** Exercise details **
Reproduce exactly the lines below from the one containing "Write the build123d" through the one containing "tip_bevel_share = 0.72", including both, and nothing else.

** Supplied information **
— START —

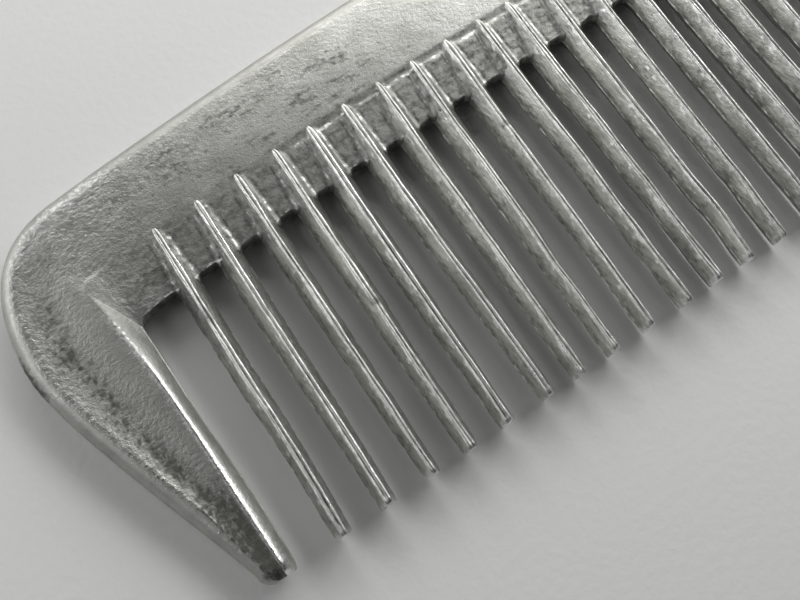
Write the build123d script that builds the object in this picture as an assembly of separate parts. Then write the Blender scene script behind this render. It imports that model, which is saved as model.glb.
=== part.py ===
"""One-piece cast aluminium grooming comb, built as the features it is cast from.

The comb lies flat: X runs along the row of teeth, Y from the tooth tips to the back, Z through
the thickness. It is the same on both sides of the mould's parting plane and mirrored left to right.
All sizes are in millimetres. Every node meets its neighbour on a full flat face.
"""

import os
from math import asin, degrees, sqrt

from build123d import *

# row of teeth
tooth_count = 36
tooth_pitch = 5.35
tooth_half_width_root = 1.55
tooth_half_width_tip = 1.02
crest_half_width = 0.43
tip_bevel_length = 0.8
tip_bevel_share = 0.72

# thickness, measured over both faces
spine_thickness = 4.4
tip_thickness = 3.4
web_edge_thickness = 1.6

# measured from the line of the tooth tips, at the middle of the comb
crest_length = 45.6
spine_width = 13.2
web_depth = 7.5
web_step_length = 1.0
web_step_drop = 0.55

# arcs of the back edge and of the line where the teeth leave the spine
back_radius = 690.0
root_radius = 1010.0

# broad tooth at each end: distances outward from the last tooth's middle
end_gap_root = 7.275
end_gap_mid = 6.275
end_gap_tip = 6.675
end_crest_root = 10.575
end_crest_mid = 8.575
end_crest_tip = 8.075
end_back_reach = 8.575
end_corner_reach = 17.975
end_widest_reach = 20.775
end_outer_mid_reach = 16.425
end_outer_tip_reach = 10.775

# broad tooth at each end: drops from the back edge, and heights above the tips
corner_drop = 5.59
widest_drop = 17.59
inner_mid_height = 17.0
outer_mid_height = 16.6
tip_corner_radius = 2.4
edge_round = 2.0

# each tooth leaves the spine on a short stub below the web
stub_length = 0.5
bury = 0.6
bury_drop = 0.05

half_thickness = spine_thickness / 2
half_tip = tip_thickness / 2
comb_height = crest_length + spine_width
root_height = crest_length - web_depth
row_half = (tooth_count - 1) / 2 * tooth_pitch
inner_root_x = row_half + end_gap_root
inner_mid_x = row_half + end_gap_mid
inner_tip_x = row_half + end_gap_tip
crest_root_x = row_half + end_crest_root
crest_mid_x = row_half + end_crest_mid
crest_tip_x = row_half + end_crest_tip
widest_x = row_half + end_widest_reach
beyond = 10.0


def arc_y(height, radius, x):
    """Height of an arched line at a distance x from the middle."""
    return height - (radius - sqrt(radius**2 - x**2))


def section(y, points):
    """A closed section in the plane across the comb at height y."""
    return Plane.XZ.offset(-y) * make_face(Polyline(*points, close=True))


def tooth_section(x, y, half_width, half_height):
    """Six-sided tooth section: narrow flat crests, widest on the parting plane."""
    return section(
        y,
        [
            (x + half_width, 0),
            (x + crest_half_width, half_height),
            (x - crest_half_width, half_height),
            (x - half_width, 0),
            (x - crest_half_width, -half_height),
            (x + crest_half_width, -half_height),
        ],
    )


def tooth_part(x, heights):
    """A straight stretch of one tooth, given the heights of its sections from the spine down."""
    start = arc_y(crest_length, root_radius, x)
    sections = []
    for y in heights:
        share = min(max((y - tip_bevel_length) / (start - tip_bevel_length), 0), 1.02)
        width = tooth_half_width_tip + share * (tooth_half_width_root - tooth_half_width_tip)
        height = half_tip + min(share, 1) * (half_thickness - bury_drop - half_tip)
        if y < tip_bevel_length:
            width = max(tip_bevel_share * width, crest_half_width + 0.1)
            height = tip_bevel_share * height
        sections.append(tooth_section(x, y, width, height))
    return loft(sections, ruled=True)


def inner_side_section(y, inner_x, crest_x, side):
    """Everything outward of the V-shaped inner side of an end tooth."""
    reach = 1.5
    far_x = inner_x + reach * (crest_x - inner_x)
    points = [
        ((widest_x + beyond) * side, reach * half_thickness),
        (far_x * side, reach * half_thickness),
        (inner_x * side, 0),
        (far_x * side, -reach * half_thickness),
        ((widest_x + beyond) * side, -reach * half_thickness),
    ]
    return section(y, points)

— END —
— START —

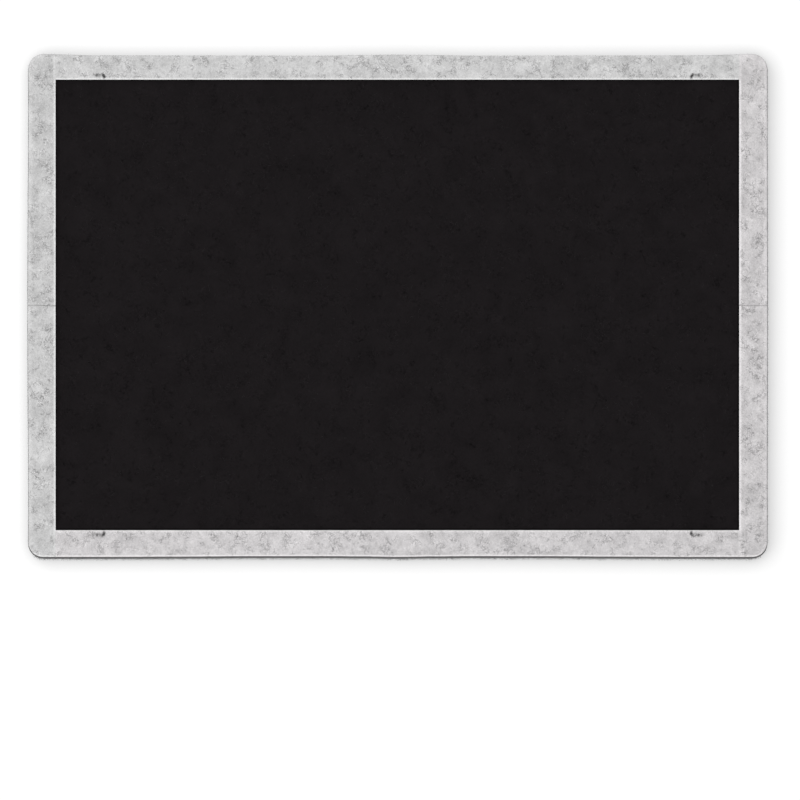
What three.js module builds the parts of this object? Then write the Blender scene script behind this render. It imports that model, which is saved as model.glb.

— END —

** Output of the task **
Write the build123d script that builds the object in this picture as an assembly of separate parts. Then write the Blender scene script behind this render. It imports that model, which is saved as model.glb.
=== part.py ===
"""One-piece cast aluminium grooming comb, built as the features it is cast from.

The comb lies flat: X runs along the row of teeth, Y from the tooth tips to the back, Z through
the thickness. It is the same on both sides of the mould's parting plane and mirrored left to right.
All sizes are in millimetres. Every node meets its neighbour on a full flat face.
"""

import os
from math import asin, degrees, sqrt

from build123d import *

# row of teeth
tooth_count = 36
tooth_pitch = 5.35
tooth_half_width_root = 1.55
tooth_half_width_tip = 1.02
crest_half_width = 0.43
tip_bevel_length = 0.8
tip_bevel_share = 0.72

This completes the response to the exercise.